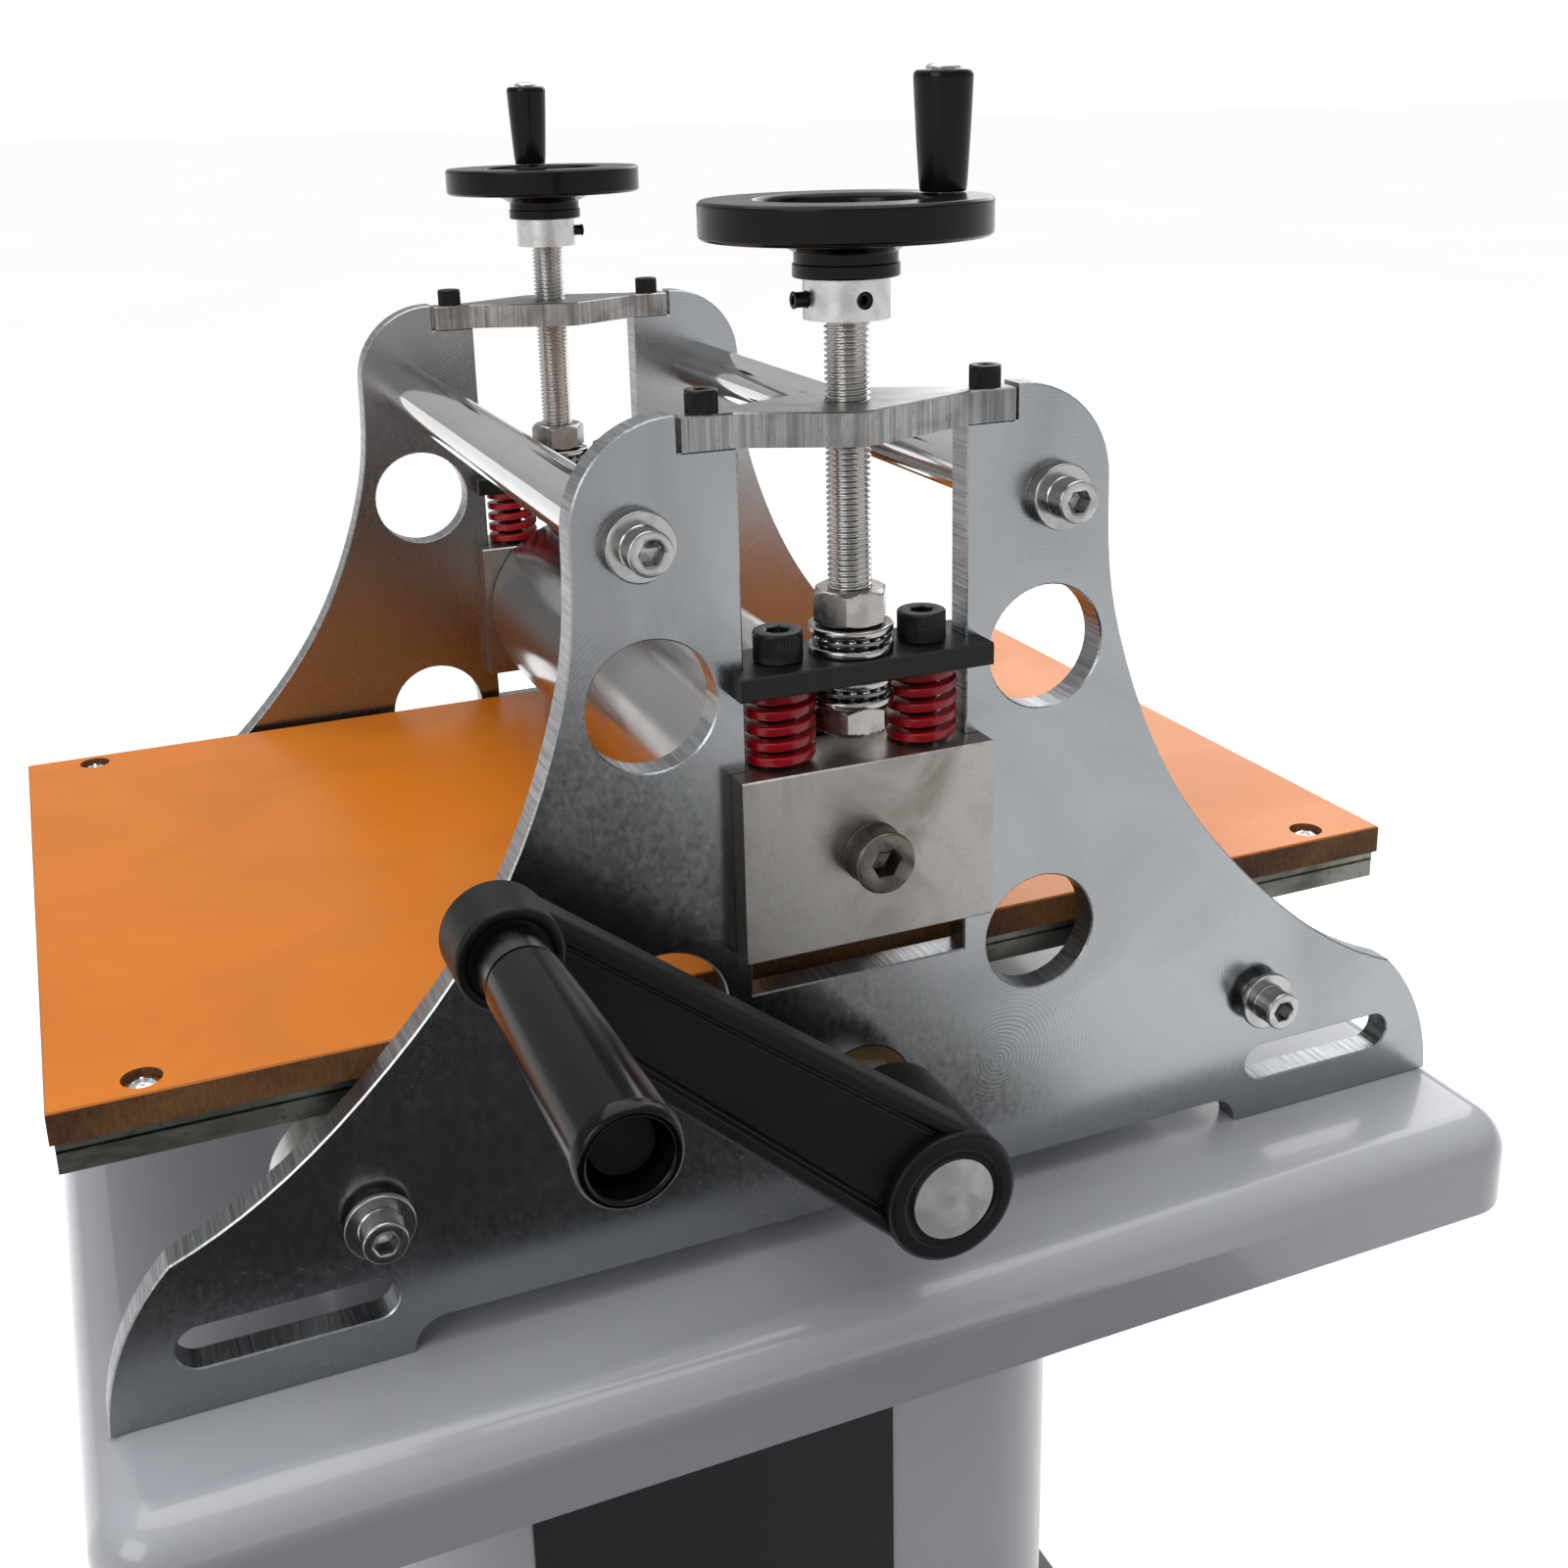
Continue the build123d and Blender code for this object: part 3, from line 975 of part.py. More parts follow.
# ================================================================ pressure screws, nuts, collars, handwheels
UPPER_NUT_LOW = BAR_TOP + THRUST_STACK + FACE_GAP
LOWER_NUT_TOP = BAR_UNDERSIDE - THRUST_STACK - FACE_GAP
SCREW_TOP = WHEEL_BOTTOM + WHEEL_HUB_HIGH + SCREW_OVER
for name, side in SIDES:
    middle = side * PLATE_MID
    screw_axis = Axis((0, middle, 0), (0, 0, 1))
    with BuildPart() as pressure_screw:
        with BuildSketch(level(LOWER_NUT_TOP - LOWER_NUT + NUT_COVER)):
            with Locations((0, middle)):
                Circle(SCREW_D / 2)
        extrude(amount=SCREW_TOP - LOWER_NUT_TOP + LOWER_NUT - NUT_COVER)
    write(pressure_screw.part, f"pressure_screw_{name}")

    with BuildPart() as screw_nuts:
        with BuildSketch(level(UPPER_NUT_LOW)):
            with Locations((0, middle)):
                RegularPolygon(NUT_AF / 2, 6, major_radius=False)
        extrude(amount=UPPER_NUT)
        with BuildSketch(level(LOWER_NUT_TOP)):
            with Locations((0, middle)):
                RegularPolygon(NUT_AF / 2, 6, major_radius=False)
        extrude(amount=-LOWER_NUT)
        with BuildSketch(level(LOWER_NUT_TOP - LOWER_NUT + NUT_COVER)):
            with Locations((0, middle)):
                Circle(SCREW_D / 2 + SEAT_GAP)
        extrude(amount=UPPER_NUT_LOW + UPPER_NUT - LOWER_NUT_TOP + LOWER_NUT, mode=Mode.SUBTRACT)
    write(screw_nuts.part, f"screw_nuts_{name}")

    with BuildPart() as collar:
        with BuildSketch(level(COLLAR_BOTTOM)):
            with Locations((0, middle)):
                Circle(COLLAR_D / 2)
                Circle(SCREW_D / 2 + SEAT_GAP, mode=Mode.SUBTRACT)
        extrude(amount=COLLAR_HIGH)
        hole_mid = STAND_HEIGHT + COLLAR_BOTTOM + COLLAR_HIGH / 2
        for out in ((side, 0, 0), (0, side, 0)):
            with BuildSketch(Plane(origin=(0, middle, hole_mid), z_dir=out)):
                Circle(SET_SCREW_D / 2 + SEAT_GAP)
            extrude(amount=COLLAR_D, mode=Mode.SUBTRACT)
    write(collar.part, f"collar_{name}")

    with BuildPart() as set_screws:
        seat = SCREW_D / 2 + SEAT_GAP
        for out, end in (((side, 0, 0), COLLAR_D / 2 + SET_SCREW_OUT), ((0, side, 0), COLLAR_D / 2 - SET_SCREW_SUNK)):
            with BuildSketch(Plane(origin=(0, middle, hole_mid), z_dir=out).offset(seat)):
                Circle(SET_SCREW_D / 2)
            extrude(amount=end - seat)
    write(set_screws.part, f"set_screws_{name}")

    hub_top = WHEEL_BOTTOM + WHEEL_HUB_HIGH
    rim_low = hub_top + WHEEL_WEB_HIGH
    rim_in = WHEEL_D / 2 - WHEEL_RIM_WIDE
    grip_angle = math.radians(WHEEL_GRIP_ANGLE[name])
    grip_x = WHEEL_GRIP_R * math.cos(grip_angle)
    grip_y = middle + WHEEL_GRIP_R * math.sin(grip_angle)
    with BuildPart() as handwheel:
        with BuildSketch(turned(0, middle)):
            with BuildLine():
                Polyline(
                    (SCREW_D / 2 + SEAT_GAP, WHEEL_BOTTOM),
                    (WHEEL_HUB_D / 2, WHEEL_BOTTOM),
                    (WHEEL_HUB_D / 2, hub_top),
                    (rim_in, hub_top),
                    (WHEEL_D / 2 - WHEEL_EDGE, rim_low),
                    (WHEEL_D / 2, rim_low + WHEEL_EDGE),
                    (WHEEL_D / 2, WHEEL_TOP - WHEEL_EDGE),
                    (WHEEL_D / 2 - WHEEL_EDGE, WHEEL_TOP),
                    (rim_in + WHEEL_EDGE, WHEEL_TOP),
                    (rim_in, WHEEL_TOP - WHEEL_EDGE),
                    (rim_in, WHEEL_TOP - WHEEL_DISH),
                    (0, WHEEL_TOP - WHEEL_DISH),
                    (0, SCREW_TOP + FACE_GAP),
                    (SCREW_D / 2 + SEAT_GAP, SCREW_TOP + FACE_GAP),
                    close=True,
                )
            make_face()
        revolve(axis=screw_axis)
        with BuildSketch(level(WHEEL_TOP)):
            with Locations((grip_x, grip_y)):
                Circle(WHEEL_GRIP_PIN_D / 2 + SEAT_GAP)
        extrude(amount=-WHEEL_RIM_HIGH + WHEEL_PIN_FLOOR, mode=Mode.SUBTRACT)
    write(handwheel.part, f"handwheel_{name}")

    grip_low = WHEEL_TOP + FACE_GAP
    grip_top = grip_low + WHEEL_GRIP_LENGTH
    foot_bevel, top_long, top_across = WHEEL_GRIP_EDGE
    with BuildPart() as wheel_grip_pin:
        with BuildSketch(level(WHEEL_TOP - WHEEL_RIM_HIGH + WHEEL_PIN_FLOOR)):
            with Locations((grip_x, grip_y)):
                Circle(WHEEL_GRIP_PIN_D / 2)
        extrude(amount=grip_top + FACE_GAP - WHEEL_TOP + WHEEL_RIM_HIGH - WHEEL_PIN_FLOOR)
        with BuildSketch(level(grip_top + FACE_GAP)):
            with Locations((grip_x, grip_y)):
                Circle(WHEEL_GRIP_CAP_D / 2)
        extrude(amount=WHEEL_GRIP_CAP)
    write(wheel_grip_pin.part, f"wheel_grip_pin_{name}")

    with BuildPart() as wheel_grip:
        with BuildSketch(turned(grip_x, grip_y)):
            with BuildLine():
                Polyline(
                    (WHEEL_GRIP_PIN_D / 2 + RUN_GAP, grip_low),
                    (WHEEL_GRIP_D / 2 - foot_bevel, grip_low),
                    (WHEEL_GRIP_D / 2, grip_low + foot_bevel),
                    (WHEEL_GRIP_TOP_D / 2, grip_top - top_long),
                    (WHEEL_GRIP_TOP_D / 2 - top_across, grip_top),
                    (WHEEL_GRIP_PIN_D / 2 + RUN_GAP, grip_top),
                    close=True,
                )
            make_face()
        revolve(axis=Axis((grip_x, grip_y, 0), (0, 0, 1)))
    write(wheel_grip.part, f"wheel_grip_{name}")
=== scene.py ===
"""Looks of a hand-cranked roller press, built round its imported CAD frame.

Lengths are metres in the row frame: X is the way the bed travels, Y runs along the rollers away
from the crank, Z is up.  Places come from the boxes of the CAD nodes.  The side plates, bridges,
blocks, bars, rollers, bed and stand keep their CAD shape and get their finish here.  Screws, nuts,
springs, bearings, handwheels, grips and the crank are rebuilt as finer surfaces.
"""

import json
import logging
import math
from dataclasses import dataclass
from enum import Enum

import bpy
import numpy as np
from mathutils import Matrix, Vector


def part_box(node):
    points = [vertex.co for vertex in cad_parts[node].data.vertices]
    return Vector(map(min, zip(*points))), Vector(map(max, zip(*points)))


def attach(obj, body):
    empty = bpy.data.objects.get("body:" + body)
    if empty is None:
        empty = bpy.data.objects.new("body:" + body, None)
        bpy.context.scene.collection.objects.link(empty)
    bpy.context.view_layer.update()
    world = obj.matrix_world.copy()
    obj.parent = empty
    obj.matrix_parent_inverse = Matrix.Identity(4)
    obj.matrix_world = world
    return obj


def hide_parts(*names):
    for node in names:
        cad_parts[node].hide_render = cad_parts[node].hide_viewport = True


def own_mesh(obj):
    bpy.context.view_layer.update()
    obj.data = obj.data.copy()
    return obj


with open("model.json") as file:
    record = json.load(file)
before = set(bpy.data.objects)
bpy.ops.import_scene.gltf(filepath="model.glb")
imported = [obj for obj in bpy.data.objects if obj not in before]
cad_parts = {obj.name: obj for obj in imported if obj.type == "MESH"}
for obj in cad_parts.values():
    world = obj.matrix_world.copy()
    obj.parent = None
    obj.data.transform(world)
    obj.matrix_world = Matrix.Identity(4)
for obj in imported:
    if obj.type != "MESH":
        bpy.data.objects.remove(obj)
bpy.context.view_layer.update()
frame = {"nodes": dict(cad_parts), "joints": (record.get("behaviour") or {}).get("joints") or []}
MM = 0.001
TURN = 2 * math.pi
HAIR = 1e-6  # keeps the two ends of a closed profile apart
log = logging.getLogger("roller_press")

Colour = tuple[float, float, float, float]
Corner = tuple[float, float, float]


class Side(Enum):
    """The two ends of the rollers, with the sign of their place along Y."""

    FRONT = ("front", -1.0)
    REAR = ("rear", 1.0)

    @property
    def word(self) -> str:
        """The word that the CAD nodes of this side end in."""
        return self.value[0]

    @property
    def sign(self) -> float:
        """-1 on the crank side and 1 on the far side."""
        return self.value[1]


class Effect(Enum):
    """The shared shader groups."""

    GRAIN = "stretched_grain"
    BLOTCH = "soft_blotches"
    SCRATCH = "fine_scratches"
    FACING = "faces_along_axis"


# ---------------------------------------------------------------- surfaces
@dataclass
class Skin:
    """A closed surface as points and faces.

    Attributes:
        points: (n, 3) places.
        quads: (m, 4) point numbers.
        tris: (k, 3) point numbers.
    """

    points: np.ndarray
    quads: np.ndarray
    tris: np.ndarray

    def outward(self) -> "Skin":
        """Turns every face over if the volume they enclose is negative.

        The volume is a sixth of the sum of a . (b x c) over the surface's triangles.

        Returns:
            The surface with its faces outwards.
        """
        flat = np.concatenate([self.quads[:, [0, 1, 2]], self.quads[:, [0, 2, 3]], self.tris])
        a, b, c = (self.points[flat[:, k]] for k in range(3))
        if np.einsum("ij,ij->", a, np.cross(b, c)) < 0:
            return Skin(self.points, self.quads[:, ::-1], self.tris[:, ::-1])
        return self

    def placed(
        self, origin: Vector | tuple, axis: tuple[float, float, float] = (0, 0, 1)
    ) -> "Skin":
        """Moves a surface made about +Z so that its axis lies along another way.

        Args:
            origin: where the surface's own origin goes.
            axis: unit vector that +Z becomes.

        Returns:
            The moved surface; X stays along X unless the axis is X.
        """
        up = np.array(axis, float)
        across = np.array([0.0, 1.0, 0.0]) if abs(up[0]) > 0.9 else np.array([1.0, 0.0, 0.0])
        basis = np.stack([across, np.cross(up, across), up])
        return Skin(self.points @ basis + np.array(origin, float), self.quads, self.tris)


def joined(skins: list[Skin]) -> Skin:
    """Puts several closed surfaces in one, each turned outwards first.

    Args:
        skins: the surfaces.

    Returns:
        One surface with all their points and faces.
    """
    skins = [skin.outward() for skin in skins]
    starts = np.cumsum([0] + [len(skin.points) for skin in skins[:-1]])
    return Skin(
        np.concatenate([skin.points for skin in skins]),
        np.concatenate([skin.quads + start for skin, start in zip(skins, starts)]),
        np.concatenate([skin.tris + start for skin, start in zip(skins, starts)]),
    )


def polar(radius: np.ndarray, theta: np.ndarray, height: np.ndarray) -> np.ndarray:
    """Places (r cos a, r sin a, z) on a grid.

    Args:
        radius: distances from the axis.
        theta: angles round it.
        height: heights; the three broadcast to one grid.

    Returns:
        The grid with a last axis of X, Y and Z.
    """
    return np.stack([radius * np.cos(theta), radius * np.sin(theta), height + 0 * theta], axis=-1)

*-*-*

● **PROBLEM**
Can you repeat, word for word, every line above from the one containing "grip_top = grip_low + WHEEL_GRIP_LENGTH" down to the one containing "bpy.context.scene.collection.objects.link(empty)", including both?

● **OUTPUT OF THE EXERCISE**
    grip_top = grip_low + WHEEL_GRIP_LENGTH
    foot_bevel, top_long, top_across = WHEEL_GRIP_EDGE
    with BuildPart() as wheel_grip_pin:
        with BuildSketch(level(WHEEL_TOP - WHEEL_RIM_HIGH + WHEEL_PIN_FLOOR)):
            with Locations((grip_x, grip_y)):
                Circle(WHEEL_GRIP_PIN_D / 2)
        extrude(amount=grip_top + FACE_GAP - WHEEL_TOP + WHEEL_RIM_HIGH - WHEEL_PIN_FLOOR)
        with BuildSketch(level(grip_top + FACE_GAP)):
            with Locations((grip_x, grip_y)):
                Circle(WHEEL_GRIP_CAP_D / 2)
        extrude(amount=WHEEL_GRIP_CAP)
    write(wheel_grip_pin.part, f"wheel_grip_pin_{name}")

    with BuildPart() as wheel_grip:
        with BuildSketch(turned(grip_x, grip_y)):
            with BuildLine():
                Polyline(
                    (WHEEL_GRIP_PIN_D / 2 + RUN_GAP, grip_low),
                    (WHEEL_GRIP_D / 2 - foot_bevel, grip_low),
                    (WHEEL_GRIP_D / 2, grip_low + foot_bevel),
                    (WHEEL_GRIP_TOP_D / 2, grip_top - top_long),
                    (WHEEL_GRIP_TOP_D / 2 - top_across, grip_top),
                    (WHEEL_GRIP_PIN_D / 2 + RUN_GAP, grip_top),
                    close=True,
                )
            make_face()
        revolve(axis=Axis((grip_x, grip_y, 0), (0, 0, 1)))
    write(wheel_grip.part, f"wheel_grip_{name}")
=== scene.py ===
"""Looks of a hand-cranked roller press, built round its imported CAD frame.

Lengths are metres in the row frame: X is the way the bed travels, Y runs along the rollers away
from the crank, Z is up.  Places come from the boxes of the CAD nodes.  The side plates, bridges,
blocks, bars, rollers, bed and stand keep their CAD shape and get their finish here.  Screws, nuts,
springs, bearings, handwheels, grips and the crank are rebuilt as finer surfaces.
"""

import json
import logging
import math
from dataclasses import dataclass
from enum import Enum

import bpy
import numpy as np
from mathutils import Matrix, Vector


def part_box(node):
    points = [vertex.co for vertex in cad_parts[node].data.vertices]
    return Vector(map(min, zip(*points))), Vector(map(max, zip(*points)))


def attach(obj, body):
    empty = bpy.data.objects.get("body:" + body)
    if empty is None:
        empty = bpy.data.objects.new("body:" + body, None)
        bpy.context.scene.collection.objects.link(empty)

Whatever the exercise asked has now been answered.